In den vergangenen Jahren hatten sich Privatunternehmen nahezu ganz aus diesem Segment zurückgezogen, auch weil die Förderbedingungen des Landes wenig attraktiv waren. So gehören von den rund 770 Sozialwohnungen in Ludwigsburg 700 der städtischen WBL, die darüber hinaus 75 preisgünstigere Wohnungen nach dem Fair-Wohnen-Modell anbietet. Doch vor vier Wochen signalisierten die Ludwigsburger Bauträger, dass sie wieder Interesse an Sozialwohnungsbau haben. „Und jetzt wollen wir es wissen“, sagt Spec.

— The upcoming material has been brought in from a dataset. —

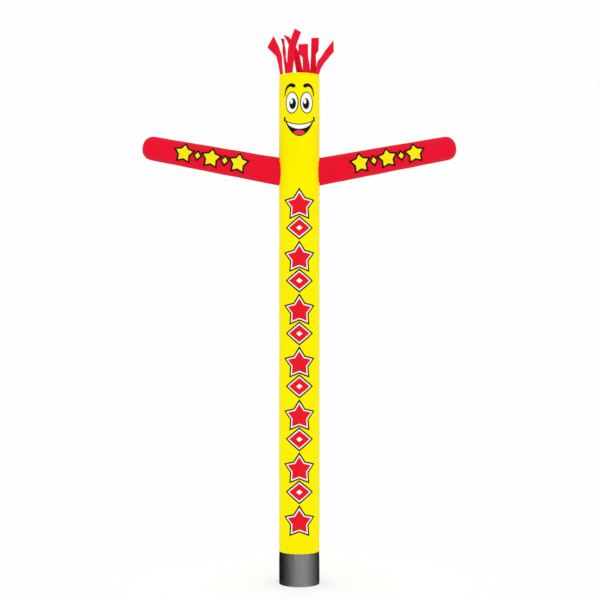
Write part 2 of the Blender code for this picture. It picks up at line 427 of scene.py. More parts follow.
def grid_mesh(name, points, places, wrap=False, pole=None):
    """A mesh of rows of points. Its UV map "cloth" holds each corner's place on the flat cloth, in
    metres. With wrap the last column joins the first, and places has one more column. A pole is a
    point that closes the last row."""
    columns = len(points[0])
    vertices = [point for row in points for point in row]
    faces = []
    corners = []
    for r in range(len(points) - 1):
        for c in range(columns if wrap else columns - 1):
            after = (c + 1) % columns
            faces.append(
                (r * columns + c, r * columns + after, (r + 1) * columns + after, (r + 1) * columns + c)
            )
            corners += [places[r][c], places[r][c + 1], places[r + 1][c + 1], places[r + 1][c]]
    if pole is not None:
        vertices.append(pole)
        last = (len(points) - 1) * columns
        for c in range(columns):
            faces.append((last + c, last + (c + 1) % columns, len(vertices) - 1))
            corners += [places[-1][c], places[-1][c + 1], places[-1][c]]
    mesh = bpy.data.meshes.new(name)
    mesh.from_pydata(vertices, [], faces)
    layer = mesh.uv_layers.new(name="cloth")
    layer.data.foreach_set("uv", [value for corner in corners for value in corner])
    return mesh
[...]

Als Rechtfertigung für die 20-Prozent-Auflage dient der Stadt der angespannte Wohnungsmarkt. Längst seien Sozialwohnungen auch für Menschen aus der gesellschaftlichen Mitte wichtig. Für Familien mit mehreren Kindern und einem Einzelverdiener. Für Erzieher, Krankenschwestern, Angestellte im mittleren Dienst. Angesichts dieser Entwicklung seien Vorgaben für sozialen Wohnungsbau unumgänglich“, sagt Andreas Veit, der Chef der WBL. „Die wird es bald überall geben, wo der Markt derart schwierig ist.“ 1000 neue Sozialwohnungen sollen in den kommenden zehn Jahren in Ludwigsburg entstehen. Weshalb bei der Entwicklung der wesentlich größeren Baugebiete – in Grünbühl und Sonnenberg, an der Marbacher Straße oder auf dem Areal der Jägerhofkaserne – die gleichen Vorgaben zur Anwendung kommen sollen wie bei den Muldenäckern.

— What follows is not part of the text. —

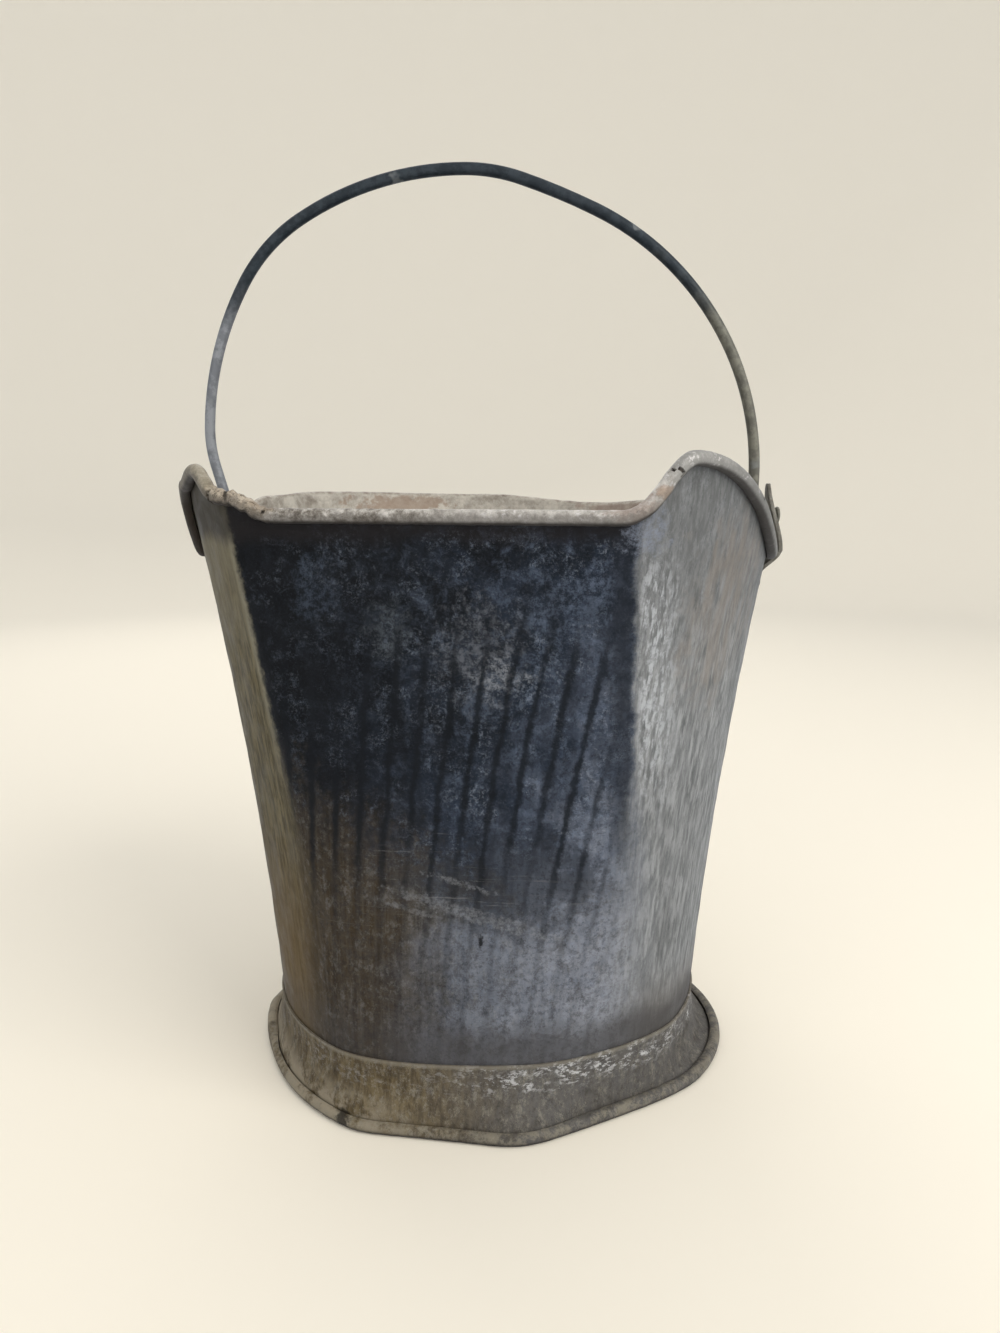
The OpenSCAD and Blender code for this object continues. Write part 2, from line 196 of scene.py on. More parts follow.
def wall_r(a, z):
    """Outside radius of the crushed body at azimuth a and height z, in millimetres."""
    t = height_part(z)
    crush = mix(104, 115.5, max(t, 0) * t) - 4.1 * dish(t)
    low = 1 - clamp(t)
    pressed = soft_min(round_r(z), flat_r(a, 270 - 12 * t, crush), mix(4, 24, low * low))
    return soft_min(pressed, flat_r(a, 298, round_r(z) + 6 * (t / 0.35 - 1)), 10)


def wall_out(a, z):
    p, q = wall_r(a - 1, z), wall_r(a + 1, z)
    dx, dy = q * cosd(a + 1) - p * cosd(a - 1), q * sind(a + 1) - p * sind(a - 1)
    return Vector((dy, -dx, 0)).normalized()


def on_wall(a, z, inset=0.0):
    r = wall_r(a, z)
    return Vector((r * cosd(a), r * sind(a), z)) - inset * wall_out(a, z)


def roll_z(a):
    """Height of the middle of the roll at azimuth a."""
    b = a % 360
    for (a0, h0), (a1, h1) in zip(rim_line, rim_line[1:]):
        if a0 <= b <= a1:
            return rim_z + mix(h0, h1, ease((b - a0) / (a1 - a0))) - roll_out
    return rim_z - roll_out


def roll_frame(a, inset):
    """Middle of the roll at azimuth a, with its outward and upward directions."""
    zc = roll_z(a)
    out = wall_out(a, zc)
    along = on_wall(a + 1, roll_z(a + 1)) - on_wall(a - 1, roll_z(a - 1))
    up = out.cross(along).normalized()
    return on_wall(a, zc, inset) + roll_in * out, out, up


def rolled_sheet(a, v, side, inset, frames={}):
    """A point of a rolled sheet: v runs 0 to 1 up the wall and 1 to 2 round the curl."""
    if v <= 1:
        return on_wall(a, mix(body_low, roll_z(a), v), inset + side * sheet_t)
    key = (a, inset)
    if key not in frames:
        frames[key] = roll_frame(a, inset)
    centre, out, up = frames[key]
    w = 180 - curl_sweep * (v - 1)
    return centre + (roll_in + side * sheet_t) * (cosd(w) * out + sind(w) * up)


def pressed(columns, rows, place, cut=None, marks=None):
    """A flat grid with its torn parts taken out, given its second face and pressed to shape.
    columns and rows are lists of stations; place(column, row, side) gives a point in mm."""
    bm = bmesh.new()
    bmesh.ops.create_grid(bm, x_segments=len(columns) - 1, y_segments=len(rows) - 1, size=1)
    at_column = bm.verts.layers.float.new("at_column")
    at_row = bm.verts.layers.float.new("at_row")
    inner = bm.verts.layers.float.new("inner")
    for v in bm.verts:
        v[at_column] = columns[round((v.co.x + 1) / 2 * (len(columns) - 1))]
        v[at_row] = rows[round((v.co.y + 1) / 2 * (len(rows) - 1))]
    if cut:
        torn = [f for f in bm.faces
                if cut(sum(v[at_column] for v in f.verts) / 4, sum(v[at_row] for v in f.verts) / 4)]
        bmesh.ops.delete(bm, geom=torn, context="FACES")
    for v in bm.verts:
        v.co = place(v[at_column], v[at_row], 0) * MM
    bmesh.ops.remove_doubles(bm, verts=bm.verts, dist=1e-7)
    second = bmesh.ops.extrude_face_region(bm, geom=bm.faces[:])["geom"]
    for v in second:
        if isinstance(v, bmesh.types.BMVert):
            v[inner] = 1.0
            v.co = place(v[at_column], v[at_row], 1) * MM
    bmesh.ops.recalc_face_normals(bm, faces=bm.faces)
    for name, measure in (marks or {}).items():
        layer = bm.verts.layers.float.new(name)
        for v in bm.verts:
            v[layer] = measure(v[at_column], v[at_row], v.co)
    return bm


def finish_piece(name, bm, material, nodes, body="bucket", sharp=40):
    """Makes the mesh a piece of the object, in place of the plain nodes."""
    data = bpy.data.meshes.new(name)
    bm.to_mesh(data)
    bm.free()
    data.shade_smooth()
    data.set_sharp_from_angle(angle=math.radians(sharp))
    piece = bpy.data.objects.new(name, data)
    scene.collection.objects.link(piece)
    data.materials.append(material)
    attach(piece, body)
    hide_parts(*nodes)
    return piece


def spread(*stretches):
    """Stations from stretches of (start, end, step), the last end included."""
    stations = []
    for start, end, step in stretches:
        count = max(1, round((end - start) / step))
        stations += [mix(start, end, i / count) for i in range(count)]
    return stations + [stretches[-1][1]]


lap_half = math.degrees(math.asin(11 / rim_r))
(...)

Die Bauträger drohen mit juristischen Mitteln

Immerhin verbindet die Stadt dies mit einem Entgegenkommen an die Privaten. Grundstücke in Neubaugebieten werden künftig nicht mehr zum Höchstpreis, sondern zum Festpreis verkauft, damit die Unternehmen nicht mehr in einen Bieterwettbewerb gezwungen werden. Statt anhand des Preises wird die Verwaltung anhand von städtebaulichen und architektonischen Kriterien entscheiden, wer beim Verkauf den Zuschlag erhält.

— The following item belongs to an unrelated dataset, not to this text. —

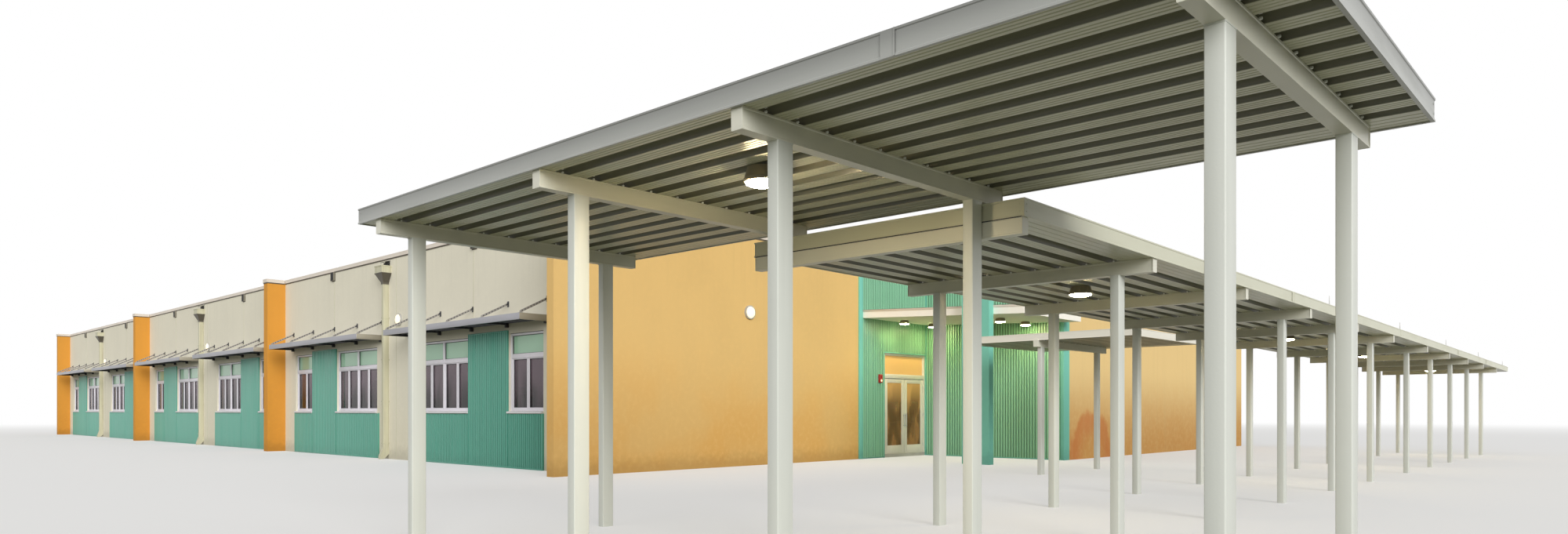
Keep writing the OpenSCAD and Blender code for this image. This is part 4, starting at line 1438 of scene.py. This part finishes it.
def edge_ring(shape, x, y, base):
    """Channel around a rectangle, as one ring with mitred corners"""
    lip, skin, web = 0.013, FLANGE_T, 0.005
    section = [
        (0, 0), (0, lip), (web, lip + 0.005), (web, EDGE_H - lip - 0.005), (0, EDGE_H - lip), (0, EDGE_H),
        (TOP_FLANGE, EDGE_H), (TOP_FLANGE, EDGE_H - skin), (0.014, EDGE_H - skin), (0.014, skin),
        (EDGE_FLANGE, skin), (EDGE_FLANGE, 0),
    ]
    rings = [[shape.verts.new(p) for p in (
        (x[0] + u, y[0] + u, base + v), (x[1] - u, y[0] + u, base + v),
        (x[1] - u, y[1] - u, base + v), (x[0] + u, y[1] - u, base + v))] for u, v in section]
    faces = [shape.faces.new((rings[i - 1][k - 1], rings[i - 1][k], rings[i][k], rings[i][k - 1]))
             for i in range(len(section)) for k in range(4)]
    bmesh.ops.recalc_face_normals(shape, faces=faces)


def seam_cover(shape, axis, at, face, outward, base):
    """Cover of a butt joint in an edge channel, with a bead of sealant beside it"""
    for width, out in ((0.10, 0.0015), (0.012, 0.004)):
        depth = sorted((face, face + outward * out))
        along = (at - width, at)
        sides = (along, depth) if axis == "x" else (depth, along)
        block(shape, *sides, (base + 0.001, base + EDGE_H - 0.001))


# %% Deck of pans
DECK_LIFT = FLANGE_T + 0.001
DECK_PITCH = 0.305
PAN_SHARE = 0.51
SLOPE_SHARE = 0.05
GROOVE_W = 0.008
GROOVE_D = 0.007
GROOVES = (0.25, 0.5, 0.75)
CEILING_SHADE_MARK = 0.5


def grooved_pan(width):
    """Line across a flat pan, with its fine grooves"""
    line = [(0, 0)]
    for share in GROOVES:
        line += [(width * share - GROOVE_W, 0), (width * share, GROOVE_D), (width * share + GROOVE_W, 0)]
    return line + [(width, 0)]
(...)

Die Ludwigsburger Bauträger haben sich offenbar damit abgefunden, dass sie nicht mehr frei agieren können. „Wenn wir zum Bau von Sozialwohnungen verpflichtet werden, machen wir das“, sagt Karl Strenger, der Chef des gleichnamigen Immobilienunternehmens. Insgesamt könne man mit der Vorgehensweise der Stadt leben. Weiterhin nicht einverstanden sind die Unternehmer indes mit der ihrer Ansicht nach massiven Ausdehnung der WBL, weil diese den freien Markt bedrohe. Im September soll es dazu einen Runden Tisch mit dem Oberbürgermeister geben. „Danach werden wir entscheiden, ob wir in dieser Angelegenheit einen juristischen Weg einschlagen müssen“, so Strenger.